Ostencour leaned back, the front legs of his stool lifting off the floor. He looked at ease, and at the center of his calm was a cold rage. “I remember you from the trip over, you know. How you tried to protect the jailers instead of fighting alongside Synnia and the others. I want you to know that I don’t resent your cowardice. I understand it. What I’m asking you to be part of takes an exceptional courage.”

“They can kill us. Not just us. If we convince them that humans can’t be domesticated? I think that’s everyone back home too. The Carryx see everything that isn’t them as a tool, and I think they throw away anything they can’t use.”

“You think they’d kill Anjiin, if we rebelled here.”

“I don’t know how to risk that possibility.”

“That’s already happened, son. That happened the day they took our sky for their own. You know what you’re doing? You’re thinking that if you just show your belly hard enough, if you just surrender utterly enough, you can control what they do. It’s a grief reaction, and it’s an error. Don’t be ashamed of it. It’s natural. But it’s wrong.”

“But you’re comfortable making that choice for everyone? Your noble last stand that gets everyone else killed is clearly right?” Dafyd was almost surprised by the buzz in his own voice.

“I don’t think there’s any decision to be made. I have worked my whole career at the intersection of humanity and violence. The Carryx are trying to figure out whether we’re domesticable, but I already know the answer to that. We aren’t. We never have been. Someone is going to fight back.

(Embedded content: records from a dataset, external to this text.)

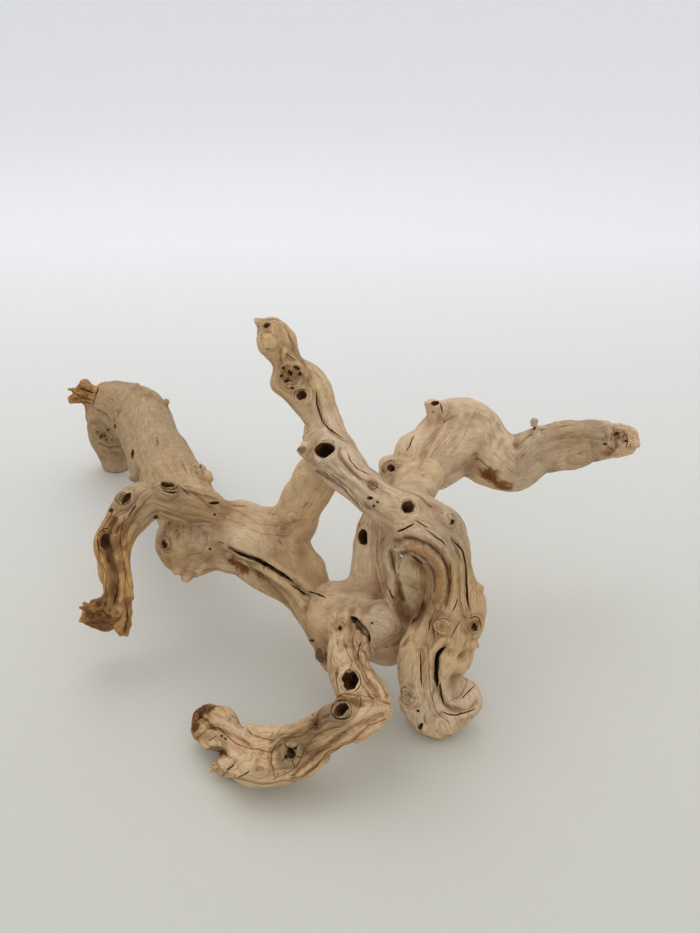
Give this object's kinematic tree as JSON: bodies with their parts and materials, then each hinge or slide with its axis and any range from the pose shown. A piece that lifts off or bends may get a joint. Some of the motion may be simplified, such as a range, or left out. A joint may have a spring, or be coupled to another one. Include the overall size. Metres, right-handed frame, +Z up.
{
  "type": "grapevine driftwood",
  "caption": "Sandblasted grapevine driftwood: one branching piece of knotted, twisted vine that stands on three of its limbs.",
  "frame": {"origin": "centre of the bounding box in plan, on the surface that the piece stands on", "axes": "+Z up, +X along the longest side towards the long outer limb, +Y towards the rear leg, so -Y is the side that faces the viewer"},
  "size_m": [0.3959, 0.3732, 0.1966],
  "materials": {
    "vine_wood": "matt, sandblasted bare wood"
  },
  "bodies": {
    "root": {"grapevine_driftwood": "vine_wood"}
  },
  "joints": []
}
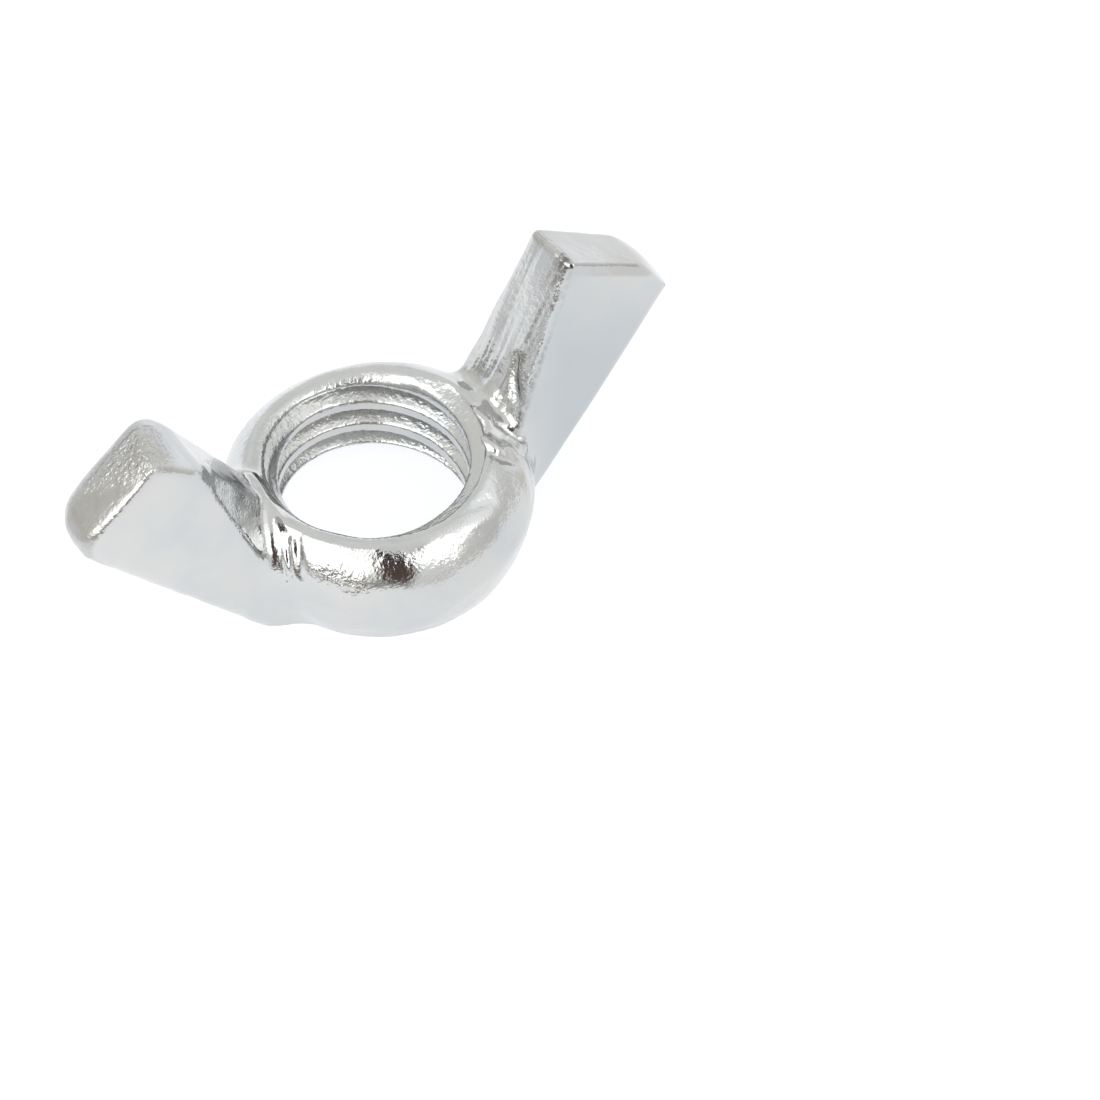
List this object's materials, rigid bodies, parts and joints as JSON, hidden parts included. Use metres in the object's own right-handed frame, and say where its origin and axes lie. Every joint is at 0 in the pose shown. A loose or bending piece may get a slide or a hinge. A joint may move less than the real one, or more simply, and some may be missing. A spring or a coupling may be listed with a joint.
{
  "type": "wing nut",
  "caption": "Cold-forged wing nut: round threaded hub ring with two upright angular wings, bright zinc plated.",
  "frame": {"origin": "centre of the threaded hole in the plane of the bearing face", "axes": "+Z along the thread axis from the bearing face towards the wings, +X along the line through both wings, +Y across the wings"},
  "size_m": [0.0358, 0.0168, 0.0144],
  "materials": {
    "bright_zinc_plate": "bright zinc plated steel, forged skin, slightly uneven gloss"
  },
  "bodies": {
    "root": {"wing_nut_body": "bright_zinc_plate"}
  },
  "joints": []
}
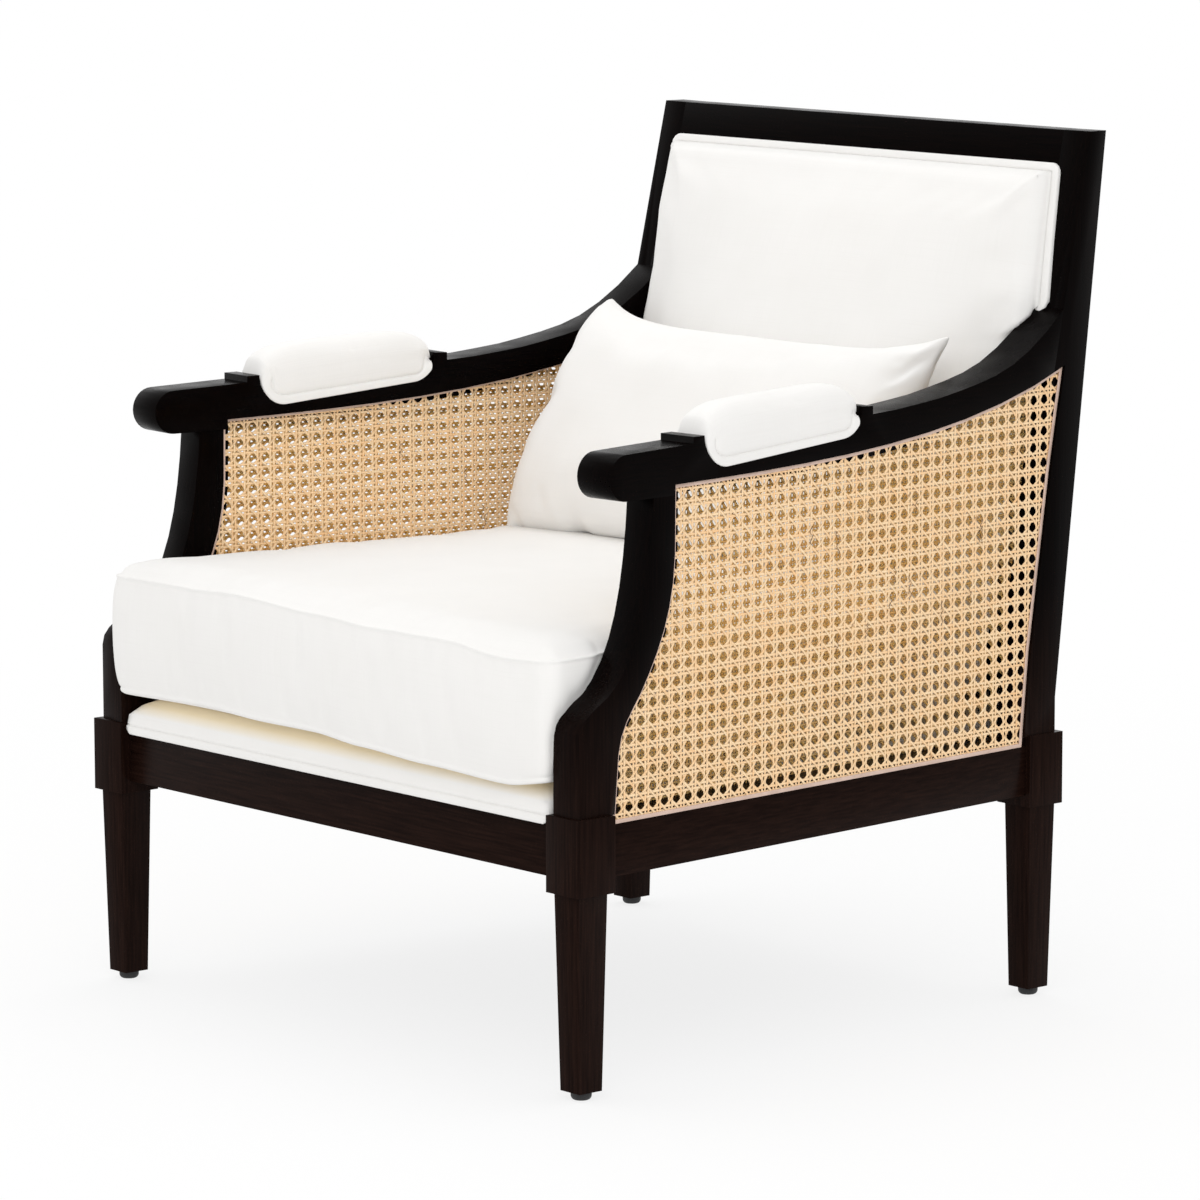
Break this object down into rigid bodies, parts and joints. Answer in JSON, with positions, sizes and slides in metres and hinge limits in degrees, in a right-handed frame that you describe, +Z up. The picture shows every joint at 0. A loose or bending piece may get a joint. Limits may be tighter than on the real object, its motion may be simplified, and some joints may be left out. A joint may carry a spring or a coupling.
{
  "type": "cane armchair",
  "caption": "Low show-wood armchair with woven cane sides, padded arm rests, an upholstered raked back, a loose box seat cushion and a loose lumbar pillow.",
  "frame": {"origin": "on the floor under the middle of the chair's overall width and depth", "axes": "+Z up, -Y the way the chair faces, +X to the right of someone who looks at its back from the front along +Y"},
  "size_m": [0.7594, 0.7484, 0.87],
  "materials": {
    "frame_wood": "espresso stained hardwood, satin lacquer",
    "cane": "natural rattan cane webbing, open octagonal weave",
    "reed": "pinkish tan reed spline",
    "fabric": "off-white woven cotton and linen upholstery fabric",
    "foam": "cushion filling",
    "webbing": "jute upholstery webbing",
    "black_cloth": "black spun-bonded dust cover",
    "glide_nylon": "black moulded glide",
    "beech": "plain unfinished beech",
    "screw_steel": "zinc plated steel"
  },
  "bodies": {
    "frame": {"front_leg_right": "frame_wood", "front_leg_left": "frame_wood", "rear_leg_right": "frame_wood", "rear_leg_left": "frame_wood", "arm_right": "frame_wood", "arm_left": "frame_wood", "front_rail": "frame_wood", "rear_rail": "frame_wood", "side_rail_right": "frame_wood", "side_rail_left": "frame_wood", "crest_rail": "frame_wood", "lower_back_rail": "frame_wood", "corner_blocks": "beech", "joint_dowels": "beech", "arm_pad_boards": "beech", "corner_block_screws": "screw_steel", "arm_pad_screws": "screw_steel", "glides": "glide_nylon", "cane_outer_right": "cane", "spline_outer_right": "reed", "cane_outer_left": "cane", "spline_outer_left": "reed", "cane_inner_right": "cane", "spline_inner_right": "reed", "cane_inner_left": "cane", "spline_inner_left": "reed", "seat_webbing": "webbing", "back_webbing": "webbing", "seat_deck": "fabric", "deck_flange": "fabric", "back_pad": "fabric", "back_pad_flange": "fabric", "outside_back_panel": "fabric", "arm_pad_right": "fabric", "arm_pad_left": "fabric", "arm_pad_flange_right": "fabric", "arm_pad_flange_left": "fabric", "dust_cover": "black_cloth"},
    "seat_cushion": {"seat_cushion_cover": "fabric", "seat_cushion_core": "foam"},
    "lumbar_pillow": {"lumbar_pillow_cover": "fabric", "lumbar_pillow_insert": "foam"}
  },
  "joints": [
    {"name": "seat_cushion_lift", "type": "slide", "parent": "frame", "child": "seat_cushion", "axis": [0, -0.8, 0.6], "range_m": [0, 0.7]},
    {"name": "lumbar_pillow_lift", "type": "slide", "parent": "seat_cushion", "child": "lumbar_pillow", "axis": [0, 0, 1], "range_m": [0, 0.35]}
  ]
}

That’s just the kind of primate we are. Curling up and being good pets? It isn’t going to happen, so we have between right now and whatever day the Carryx figure that out to do some damage.”

“We can’t win.”

“I’m not stupid, Alkhor. I know we’re going to lose. We already did. But I’m good at organizing, I’m good at fighting, and I think I can bloody their noses on the way down. If I don’t, someone who maybe isn’t as good as I am will eventually try. And when they do, the consequences are going to be whatever your friendly librarian and its bosses decide they’re going to be. There’s not a goddamned thing any of us can do about it.”